Parce que les falaises me donnent envie de sauter

Texte et photo | Marie-Chloé Duval, Artiste

Quand mes pieds sont au bord de la falaise, en moi monte une envie, celle de sauter.

Je sais que cela ne se partage pas, parce que les gens ne comprennent pas que c’est ma passion de vivre qui me donne cette envie viscérale. 

Celle d’aller voir.

Celle d’essayer et d’expérimenter. Puis aussi celle de me défier et de m’exposer.

Tu me parlais de ton excitation face à ton opération, celle qui allait permettre de retirer la tumeur qui s’était logée dans ton esprit.

À ce moment, je savais que toi aussi, quand tes pieds sont sur le bord de la falaise, tu as envie de sauter. C’est dans cette passion de vivre, celle de réellement vivre, dans cette anarchie qui nous anime, que la mort ne nous fige pas mais nous anime.
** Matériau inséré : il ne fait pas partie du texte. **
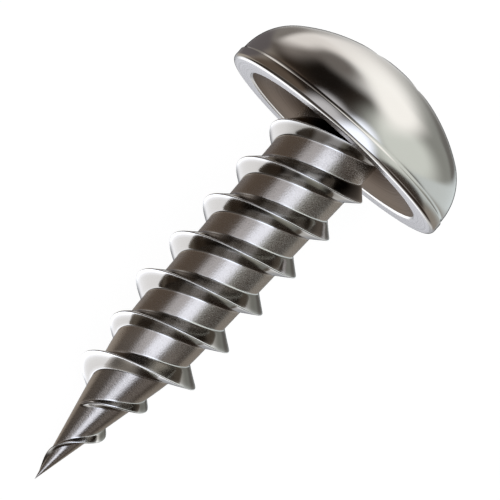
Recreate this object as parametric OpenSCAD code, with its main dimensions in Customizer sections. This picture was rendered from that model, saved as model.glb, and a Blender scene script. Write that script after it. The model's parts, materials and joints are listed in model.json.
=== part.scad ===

Nous avons beaucoup parlé, longuement, largement, banalement et sérieusement.

Je ne savais pas pourquoi tu m’avais écrit, je ne comprenais pas ce qui motivait ton désir de me revoir, pourquoi dans cette tournée des grands ducs tu passais par mon petit fief.

Je t’ai rejoins au café pour retrouver cet homme que j’avais connu il y a 8 ans. Cet homme qui m’a permis de faire un saut, non pas dans le vide mais tout comme. Ce saut de la criminologie à l’art. Tu sentais en moi ce qui s’animait depuis toujours en toi; ce besoin de vivre, ce désir de ne pas faire comme les autres font, ce besoin de créer et de vivre librement surtout.

 J’admirais ton désir de faire en dehors des règles. Ce désir, ces actions, encore aujourd’hui je les admire, seulement je les comprends davantage.

Alors, on s’est posé et on a parlé, d’un naturel déconcertant. Dans ma tête les idées se bousculaient.

J’avais envie de pleurer, de joie étrangement. Je comprenais que dans ce qui arrivait tu avais su te retrouver. La liberté qui t’habitait m’inspirait tellement que j’avais en moi trop d’émotion pour réagir.

Il nous faut parfois des moments pour nous rappeler qu’il n’y a à la vie qu’un seul sens.

Le reste n’est qu’accessoire.

Cette réalisation, ce moment je l’ai eu quand j’ai quitté une réalité qui ne me convenait plus.

Quand quelque chose de plus grand m’a fait comprendre que je n’avais pas besoin d’être celle qu’il fallait. Qu’être celle que je voulais suffisait, que je suffisais.

Toi tu l’as eu quand ton corps te l’a violement rappelé.

Il y a aujourd’hui quelque chose qui habite dans ton esprit avec toi, quelque chose d’étranger. Parfois ça prend quelque chose qui ne nous appartient pas pour réapprendre à s’appartenir.

Dans cette nouvelle, tu as réalisé que tu avais oublié.

Oublié de prendre le temps. Prendre le temps, sans rien, sans artifice et sans attente.

J’étais émue, j’avais envie de me rappeler de chaque mot.

J’étais émue, mais aussi confuse.

Je suis chanceuse, surtout parce que dans ma tête il y a des histoires, comme la tienne qui croise la mienne. Il y a des souvenirs qui se transforment, puis il y a des moments comme ces cafés qui me rappellent pourquoi je peins, pourquoi c’est correct d’avoir envie de sauter dans le vide tellement la vie me fait vibrer.

Nos cafés étaient rendus froids de toutes ces minutes, de tous ces échanges et de tous ces silences agréables. Tu m’as demandé si je trouvais étrange que tu sois aussi excité pour ton opération.

Non, j’ai naturellement répondu.

Je l’étais autant.

J’avais tout aussi hâte que toi de voir.

Après.

Quand ton rappel à la vie aura fait ton travail.

J’ai hâte de voir, de te voir et de me voir après tout ça, après ce moment tellement puissant qui vient teinter le reste de nos parcours, le reste de nos histoires.